13 November 2010

Monsters

If writing and story and even directing aren’t Edwards’s strongest suits, his intuition and audacity as a producer is. Of the plethora of despicable filmmakers peddling their despicable $15,000 films (which, until seeing “Monsters” I had written off as either practically implausible or ethically irresponsible), Gareth Edwards stands head and shoulders above. “Monsters” takes the extreme micro-budget film out of the province of gimmick. For a film of such production value, it sports only two starring actors, supported by local Latino non-actors and amateurs.  Edwards and his sound recordist were the only on-location crew.  The four of them shot more or less alone for three weeks at real locations—in jungles, in villages, atop Mesoamerican pyramids.  And unlike many of the other micro-budget charlatans, “Monsters” is a true independent film produced on a small advance from a small but dedicated studio and sold by specialty distributors.

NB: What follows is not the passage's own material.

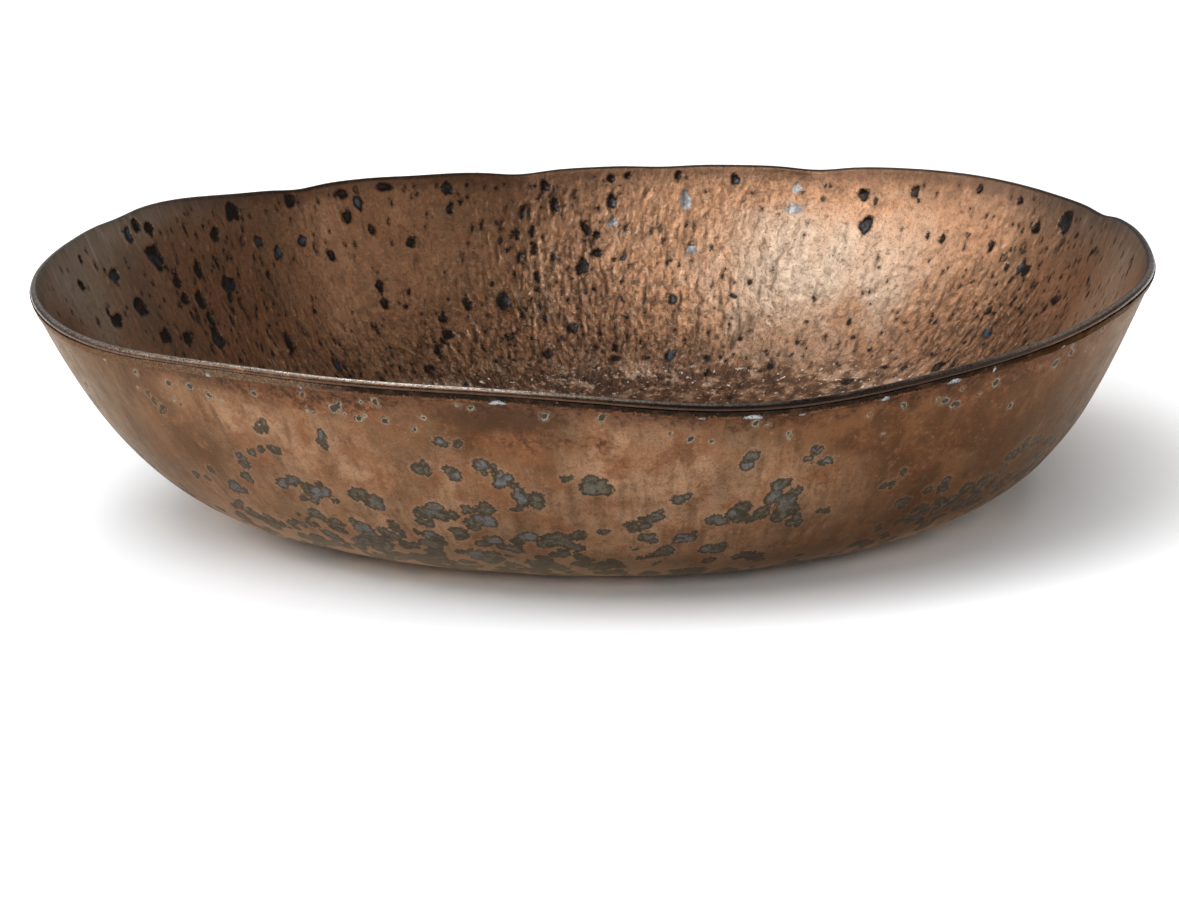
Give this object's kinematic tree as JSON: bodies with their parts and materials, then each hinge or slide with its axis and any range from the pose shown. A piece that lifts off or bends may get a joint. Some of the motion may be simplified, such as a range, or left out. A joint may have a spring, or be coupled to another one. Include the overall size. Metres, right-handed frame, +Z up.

The circumstances of its production harken back to the New York Independent mode of the early nineties—without the support of the stock market boom.  In this way, “Monsters” is anything but Hollywood fodder, like “Paranormal Activity” (2009), or amateur hour, like “Breaking Upwards” (2009).  Unlike both these films, and the others they typify, Edwards made the film he knew he could make well, without compromise, and with integrity.  That in itself should earn the respect of any post-millennial filmmaker. “Monsters” is a success in spite of itself because Edwards made a few crucially important production decisions and stuck to them: to write a film he knew he could produce properly, to trust the drama to his actors and cast actors he could trust, to shoot on location and pull the most value from each location, to shoot with the edit in mind and adapt the mode of production according to the aesthetic of the film. On the other hand, hiring an editor probably saved the movie and might easily have been the most expensive addition to the original $15,000 budget.